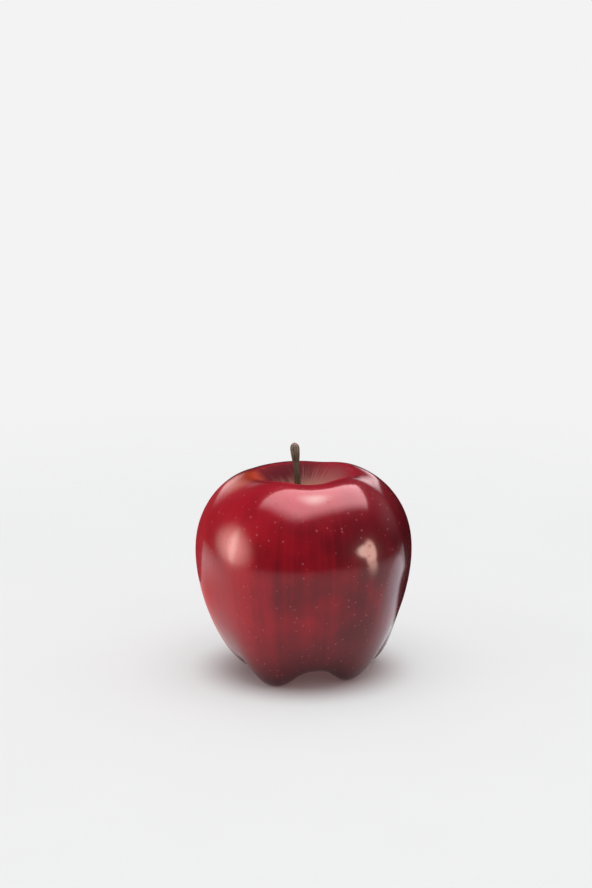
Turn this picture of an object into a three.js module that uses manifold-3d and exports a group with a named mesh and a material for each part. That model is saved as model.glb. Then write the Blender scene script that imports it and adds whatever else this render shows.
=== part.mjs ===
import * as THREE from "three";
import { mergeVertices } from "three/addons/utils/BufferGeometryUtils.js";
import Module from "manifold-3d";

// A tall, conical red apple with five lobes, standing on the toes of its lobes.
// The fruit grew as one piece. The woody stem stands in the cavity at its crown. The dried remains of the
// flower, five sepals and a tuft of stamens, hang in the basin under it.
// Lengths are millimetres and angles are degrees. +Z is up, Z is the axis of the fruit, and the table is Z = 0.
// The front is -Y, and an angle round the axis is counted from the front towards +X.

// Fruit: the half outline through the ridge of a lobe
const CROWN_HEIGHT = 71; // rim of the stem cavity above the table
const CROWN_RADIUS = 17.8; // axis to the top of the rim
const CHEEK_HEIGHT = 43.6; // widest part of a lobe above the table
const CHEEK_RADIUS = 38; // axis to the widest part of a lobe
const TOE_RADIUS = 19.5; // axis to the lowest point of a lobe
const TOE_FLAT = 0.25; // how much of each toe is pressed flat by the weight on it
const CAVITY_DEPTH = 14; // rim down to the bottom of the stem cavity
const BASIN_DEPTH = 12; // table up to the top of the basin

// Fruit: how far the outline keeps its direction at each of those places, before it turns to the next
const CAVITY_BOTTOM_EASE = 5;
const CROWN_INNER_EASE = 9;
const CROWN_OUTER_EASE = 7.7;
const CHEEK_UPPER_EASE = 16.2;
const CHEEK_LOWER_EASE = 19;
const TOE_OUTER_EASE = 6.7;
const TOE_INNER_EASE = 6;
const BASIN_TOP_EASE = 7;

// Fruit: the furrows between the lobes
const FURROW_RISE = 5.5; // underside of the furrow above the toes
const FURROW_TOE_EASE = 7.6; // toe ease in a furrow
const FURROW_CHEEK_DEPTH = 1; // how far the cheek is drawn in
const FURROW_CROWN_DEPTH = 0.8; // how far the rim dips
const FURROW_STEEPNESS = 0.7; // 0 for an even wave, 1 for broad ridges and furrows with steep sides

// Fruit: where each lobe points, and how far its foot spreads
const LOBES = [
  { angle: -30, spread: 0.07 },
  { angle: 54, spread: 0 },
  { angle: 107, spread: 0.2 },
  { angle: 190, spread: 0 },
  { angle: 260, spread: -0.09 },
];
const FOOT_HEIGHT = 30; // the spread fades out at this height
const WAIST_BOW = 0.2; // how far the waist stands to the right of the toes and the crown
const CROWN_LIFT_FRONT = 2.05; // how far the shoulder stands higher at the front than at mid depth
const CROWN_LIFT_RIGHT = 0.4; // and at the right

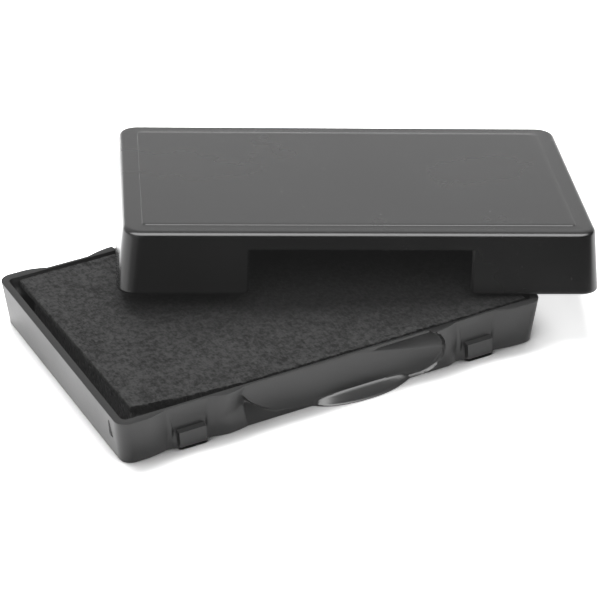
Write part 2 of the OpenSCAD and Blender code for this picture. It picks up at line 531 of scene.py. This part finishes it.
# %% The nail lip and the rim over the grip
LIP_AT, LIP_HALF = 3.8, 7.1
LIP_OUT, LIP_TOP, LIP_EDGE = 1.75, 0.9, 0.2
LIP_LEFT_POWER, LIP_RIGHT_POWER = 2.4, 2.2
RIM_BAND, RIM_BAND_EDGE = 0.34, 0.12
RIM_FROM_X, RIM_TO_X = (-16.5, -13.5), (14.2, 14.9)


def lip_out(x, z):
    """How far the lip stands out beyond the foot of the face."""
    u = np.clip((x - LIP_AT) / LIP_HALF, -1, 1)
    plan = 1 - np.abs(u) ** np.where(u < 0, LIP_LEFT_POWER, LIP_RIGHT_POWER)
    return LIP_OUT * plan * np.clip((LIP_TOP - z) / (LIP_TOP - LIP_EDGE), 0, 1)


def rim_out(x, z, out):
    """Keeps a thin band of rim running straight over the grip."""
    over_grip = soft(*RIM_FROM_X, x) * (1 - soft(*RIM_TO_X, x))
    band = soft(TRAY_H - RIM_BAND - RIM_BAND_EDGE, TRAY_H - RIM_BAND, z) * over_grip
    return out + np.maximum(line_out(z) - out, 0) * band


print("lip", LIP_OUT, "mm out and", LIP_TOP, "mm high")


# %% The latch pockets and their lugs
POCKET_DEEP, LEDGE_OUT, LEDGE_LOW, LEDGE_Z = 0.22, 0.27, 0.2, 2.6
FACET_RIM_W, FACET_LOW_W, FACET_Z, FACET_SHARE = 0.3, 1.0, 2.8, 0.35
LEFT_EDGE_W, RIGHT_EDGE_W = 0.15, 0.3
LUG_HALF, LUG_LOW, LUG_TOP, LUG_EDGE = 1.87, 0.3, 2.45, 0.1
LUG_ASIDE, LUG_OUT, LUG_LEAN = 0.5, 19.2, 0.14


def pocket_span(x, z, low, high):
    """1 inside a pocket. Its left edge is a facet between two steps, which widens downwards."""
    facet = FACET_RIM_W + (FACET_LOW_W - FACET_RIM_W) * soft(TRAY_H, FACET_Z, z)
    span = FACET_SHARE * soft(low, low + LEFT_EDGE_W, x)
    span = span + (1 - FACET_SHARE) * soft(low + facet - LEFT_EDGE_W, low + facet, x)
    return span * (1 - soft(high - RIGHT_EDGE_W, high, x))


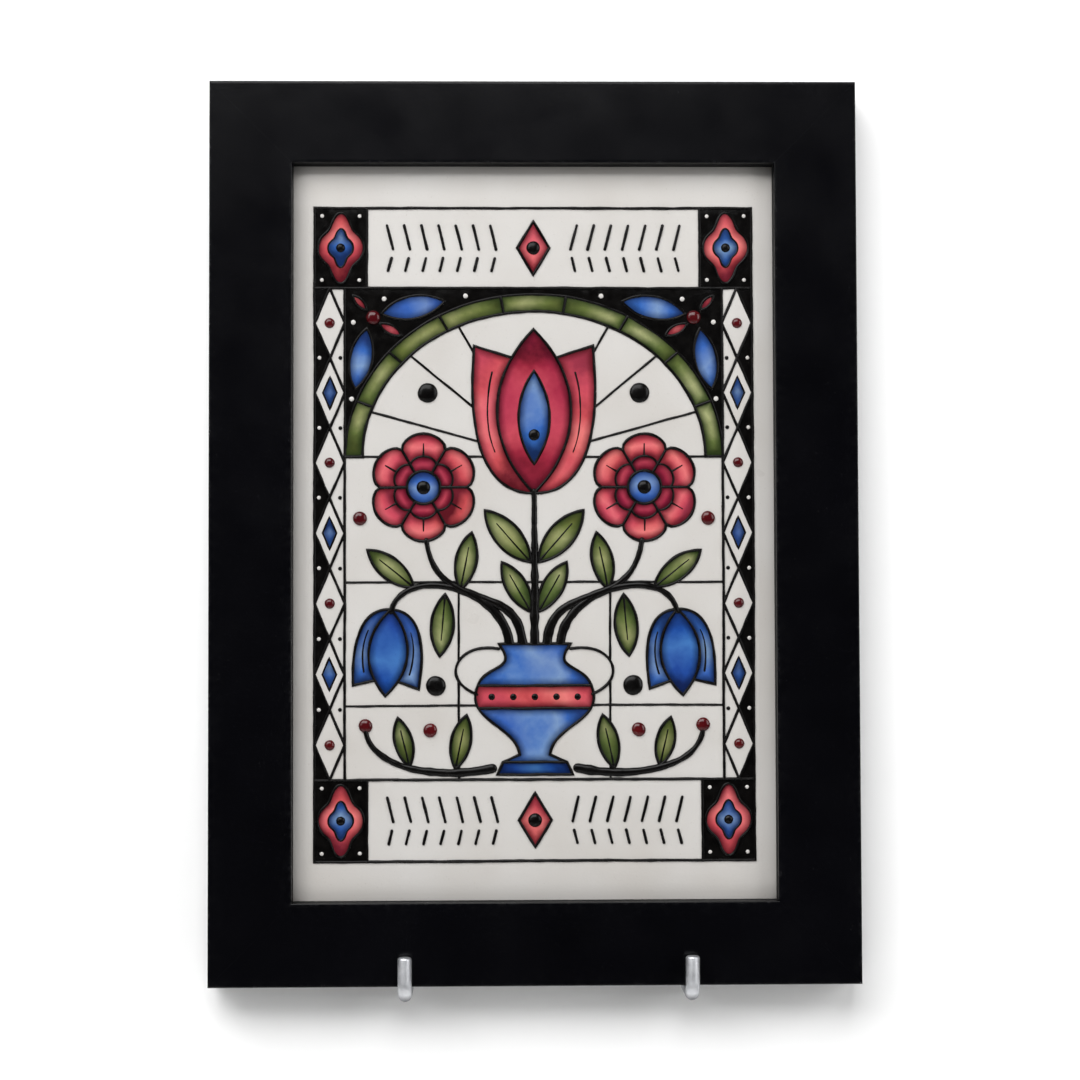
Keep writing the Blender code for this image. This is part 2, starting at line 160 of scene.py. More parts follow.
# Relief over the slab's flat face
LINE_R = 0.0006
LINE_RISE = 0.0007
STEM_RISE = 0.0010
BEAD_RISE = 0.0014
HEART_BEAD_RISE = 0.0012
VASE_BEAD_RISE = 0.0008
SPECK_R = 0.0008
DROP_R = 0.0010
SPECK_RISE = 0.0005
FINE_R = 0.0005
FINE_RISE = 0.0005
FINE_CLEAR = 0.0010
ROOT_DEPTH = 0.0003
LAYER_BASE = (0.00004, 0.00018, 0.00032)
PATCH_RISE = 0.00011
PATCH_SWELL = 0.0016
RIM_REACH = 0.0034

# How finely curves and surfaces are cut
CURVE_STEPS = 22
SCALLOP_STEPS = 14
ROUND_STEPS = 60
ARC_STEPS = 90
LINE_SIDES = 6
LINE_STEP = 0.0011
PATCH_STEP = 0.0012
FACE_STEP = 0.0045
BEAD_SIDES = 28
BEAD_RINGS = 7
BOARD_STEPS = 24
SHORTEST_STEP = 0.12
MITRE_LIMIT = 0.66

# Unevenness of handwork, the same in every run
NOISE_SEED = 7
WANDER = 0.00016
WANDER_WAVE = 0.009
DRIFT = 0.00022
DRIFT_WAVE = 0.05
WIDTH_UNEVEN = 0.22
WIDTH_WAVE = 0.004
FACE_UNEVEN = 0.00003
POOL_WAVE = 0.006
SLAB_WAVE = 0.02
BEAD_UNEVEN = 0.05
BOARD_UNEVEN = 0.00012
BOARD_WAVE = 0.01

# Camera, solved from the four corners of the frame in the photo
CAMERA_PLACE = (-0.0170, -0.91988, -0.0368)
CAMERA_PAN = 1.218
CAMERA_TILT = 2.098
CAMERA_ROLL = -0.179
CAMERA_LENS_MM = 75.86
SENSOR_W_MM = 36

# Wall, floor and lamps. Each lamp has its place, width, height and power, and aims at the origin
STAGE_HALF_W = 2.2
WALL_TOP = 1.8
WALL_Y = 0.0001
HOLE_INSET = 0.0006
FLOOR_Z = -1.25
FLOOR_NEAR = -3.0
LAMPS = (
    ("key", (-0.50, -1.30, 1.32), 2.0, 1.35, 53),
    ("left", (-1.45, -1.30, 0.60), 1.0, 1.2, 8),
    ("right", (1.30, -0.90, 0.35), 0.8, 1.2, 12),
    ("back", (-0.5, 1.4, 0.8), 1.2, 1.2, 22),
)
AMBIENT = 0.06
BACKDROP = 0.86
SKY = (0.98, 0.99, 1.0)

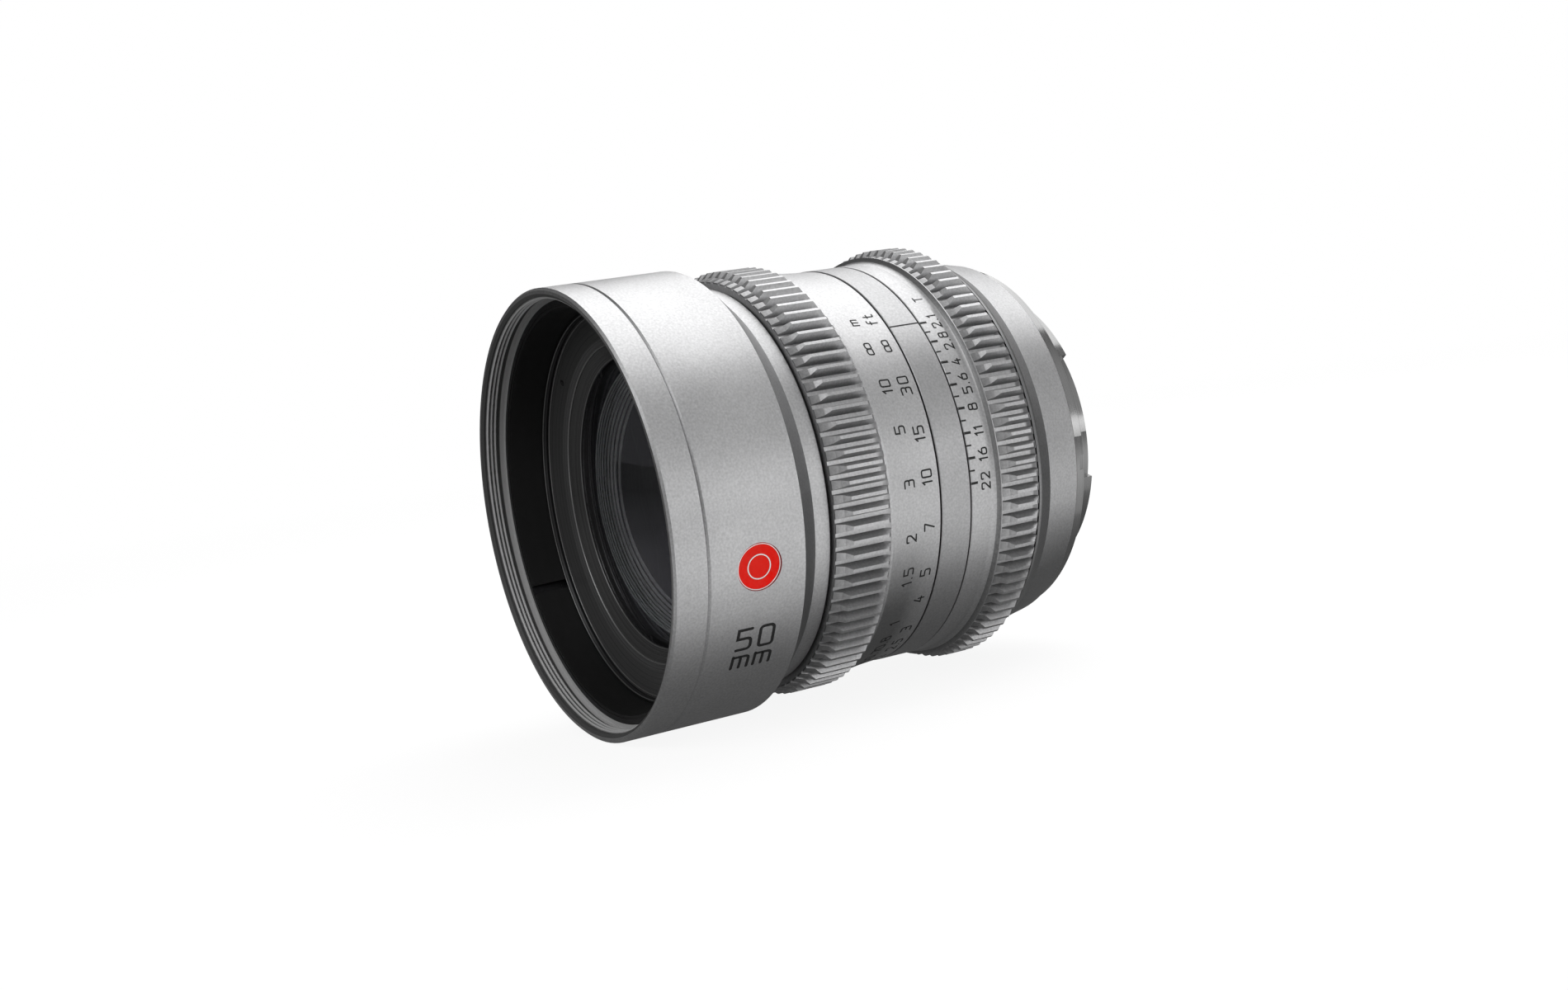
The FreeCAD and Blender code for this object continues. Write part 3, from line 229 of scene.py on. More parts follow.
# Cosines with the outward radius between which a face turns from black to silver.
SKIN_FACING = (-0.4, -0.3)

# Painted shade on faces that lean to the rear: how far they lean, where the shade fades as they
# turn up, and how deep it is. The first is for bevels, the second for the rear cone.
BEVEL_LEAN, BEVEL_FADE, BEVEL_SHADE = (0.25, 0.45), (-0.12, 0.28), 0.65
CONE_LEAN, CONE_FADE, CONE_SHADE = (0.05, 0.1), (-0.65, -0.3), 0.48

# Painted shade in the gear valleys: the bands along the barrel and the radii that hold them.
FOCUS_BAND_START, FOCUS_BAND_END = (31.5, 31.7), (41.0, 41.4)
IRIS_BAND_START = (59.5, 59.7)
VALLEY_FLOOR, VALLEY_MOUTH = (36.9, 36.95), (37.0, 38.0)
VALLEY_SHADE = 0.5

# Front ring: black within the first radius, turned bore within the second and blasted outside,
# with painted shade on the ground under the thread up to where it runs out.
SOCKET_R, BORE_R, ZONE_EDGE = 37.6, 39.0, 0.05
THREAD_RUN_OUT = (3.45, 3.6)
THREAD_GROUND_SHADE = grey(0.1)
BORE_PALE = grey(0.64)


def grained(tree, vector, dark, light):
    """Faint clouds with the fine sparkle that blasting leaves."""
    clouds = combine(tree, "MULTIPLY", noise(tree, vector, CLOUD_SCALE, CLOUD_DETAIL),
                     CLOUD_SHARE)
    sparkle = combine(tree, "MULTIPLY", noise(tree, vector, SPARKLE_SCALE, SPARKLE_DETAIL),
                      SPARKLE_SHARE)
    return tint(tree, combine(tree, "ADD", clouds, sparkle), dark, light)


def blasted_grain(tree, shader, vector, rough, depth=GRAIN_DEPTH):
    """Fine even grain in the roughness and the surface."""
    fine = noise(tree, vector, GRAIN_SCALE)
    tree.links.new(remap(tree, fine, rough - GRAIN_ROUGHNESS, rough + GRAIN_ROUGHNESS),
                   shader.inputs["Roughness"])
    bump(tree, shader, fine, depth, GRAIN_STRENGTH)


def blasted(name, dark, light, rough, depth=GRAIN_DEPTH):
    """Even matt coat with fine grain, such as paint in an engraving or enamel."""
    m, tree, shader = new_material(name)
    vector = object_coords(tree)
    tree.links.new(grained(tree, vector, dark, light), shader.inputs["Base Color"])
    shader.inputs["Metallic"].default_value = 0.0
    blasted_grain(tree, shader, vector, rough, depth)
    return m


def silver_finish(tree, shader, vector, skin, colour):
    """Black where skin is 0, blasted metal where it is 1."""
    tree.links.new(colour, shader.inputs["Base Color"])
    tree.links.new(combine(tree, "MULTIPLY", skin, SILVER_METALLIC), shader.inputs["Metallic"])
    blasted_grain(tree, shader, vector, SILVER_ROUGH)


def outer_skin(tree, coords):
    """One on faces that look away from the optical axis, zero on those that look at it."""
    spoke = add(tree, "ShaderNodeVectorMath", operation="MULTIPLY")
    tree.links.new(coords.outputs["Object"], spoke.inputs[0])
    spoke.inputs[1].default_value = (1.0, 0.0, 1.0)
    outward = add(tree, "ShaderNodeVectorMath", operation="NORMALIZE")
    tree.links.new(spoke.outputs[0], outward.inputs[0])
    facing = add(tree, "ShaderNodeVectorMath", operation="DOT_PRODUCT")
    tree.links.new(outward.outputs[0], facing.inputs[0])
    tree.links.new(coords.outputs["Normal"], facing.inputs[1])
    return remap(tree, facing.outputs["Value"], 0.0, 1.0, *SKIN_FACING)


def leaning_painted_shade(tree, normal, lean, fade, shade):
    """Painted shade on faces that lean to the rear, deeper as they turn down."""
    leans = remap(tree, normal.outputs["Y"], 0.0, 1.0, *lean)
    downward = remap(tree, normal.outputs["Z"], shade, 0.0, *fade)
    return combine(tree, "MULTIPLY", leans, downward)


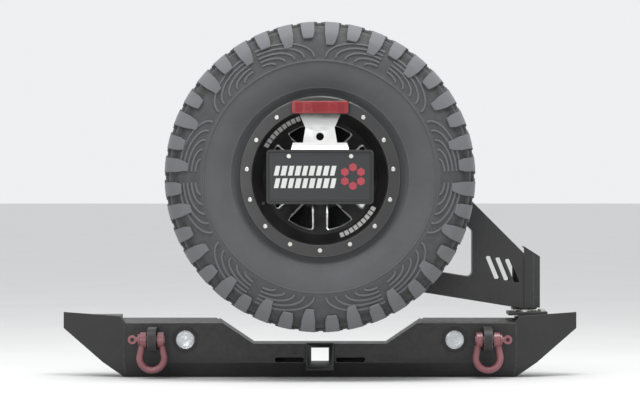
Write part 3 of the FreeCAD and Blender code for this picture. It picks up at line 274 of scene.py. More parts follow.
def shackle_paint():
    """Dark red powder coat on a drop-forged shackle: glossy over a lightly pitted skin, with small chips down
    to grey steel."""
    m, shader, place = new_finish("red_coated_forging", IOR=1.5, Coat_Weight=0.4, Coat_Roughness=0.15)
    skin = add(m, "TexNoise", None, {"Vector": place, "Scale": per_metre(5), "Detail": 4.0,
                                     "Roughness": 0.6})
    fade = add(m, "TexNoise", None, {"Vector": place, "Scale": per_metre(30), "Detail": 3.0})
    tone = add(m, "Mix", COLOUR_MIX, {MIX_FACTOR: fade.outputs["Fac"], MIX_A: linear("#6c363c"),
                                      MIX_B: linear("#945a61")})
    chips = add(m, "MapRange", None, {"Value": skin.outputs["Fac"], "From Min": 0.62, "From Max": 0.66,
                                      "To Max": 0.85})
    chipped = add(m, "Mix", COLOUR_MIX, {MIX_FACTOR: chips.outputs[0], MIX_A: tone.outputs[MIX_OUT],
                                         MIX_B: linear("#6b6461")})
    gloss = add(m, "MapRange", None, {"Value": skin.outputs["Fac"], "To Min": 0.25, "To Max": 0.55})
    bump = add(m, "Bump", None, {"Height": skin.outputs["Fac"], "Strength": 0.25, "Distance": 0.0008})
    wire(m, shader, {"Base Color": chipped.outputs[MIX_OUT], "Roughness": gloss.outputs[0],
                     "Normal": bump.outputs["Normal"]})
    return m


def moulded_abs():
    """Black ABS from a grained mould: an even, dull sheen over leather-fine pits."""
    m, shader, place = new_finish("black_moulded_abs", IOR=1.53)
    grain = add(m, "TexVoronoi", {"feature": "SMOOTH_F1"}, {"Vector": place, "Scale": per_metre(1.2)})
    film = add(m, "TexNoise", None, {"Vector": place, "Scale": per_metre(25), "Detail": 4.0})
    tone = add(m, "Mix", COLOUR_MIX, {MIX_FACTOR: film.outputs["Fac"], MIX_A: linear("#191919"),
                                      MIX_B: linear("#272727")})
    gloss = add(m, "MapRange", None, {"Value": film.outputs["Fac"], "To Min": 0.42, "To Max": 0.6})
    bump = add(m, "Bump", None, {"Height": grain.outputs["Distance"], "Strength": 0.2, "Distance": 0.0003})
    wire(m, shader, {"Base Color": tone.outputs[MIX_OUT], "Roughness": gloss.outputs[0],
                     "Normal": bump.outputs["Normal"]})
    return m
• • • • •
- **TASK GOAL**
Extract the lines above, from the first one through the one containing "import Module from", and return only those, unchanged.

- **ANSWER TO THIS EXERCISE**
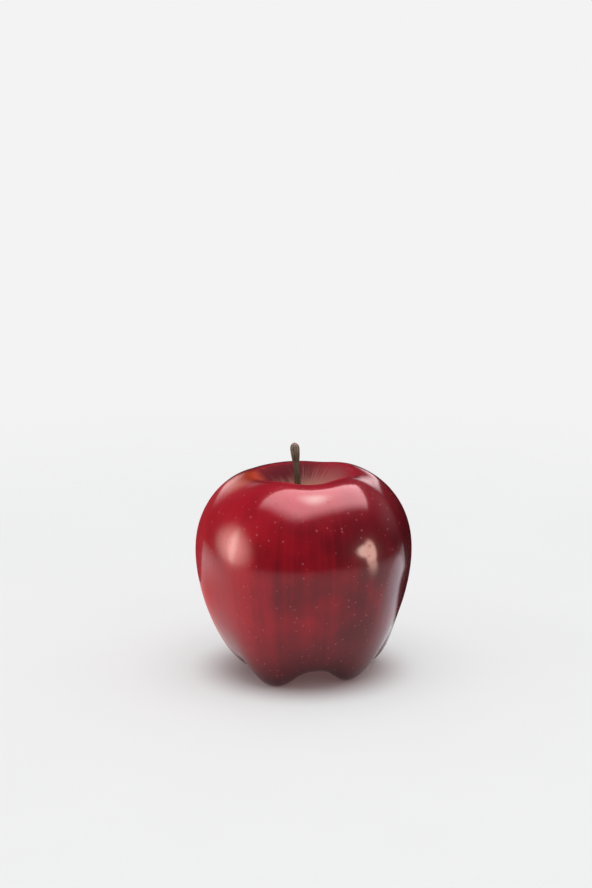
Turn this picture of an object into a three.js module that uses manifold-3d and exports a group with a named mesh and a material for each part. That model is saved as model.glb. Then write the Blender scene script that imports it and adds whatever else this render shows.
=== part.mjs ===
import * as THREE from "three";
import { mergeVertices } from "three/addons/utils/BufferGeometryUtils.js";
import Module from "manifold-3d";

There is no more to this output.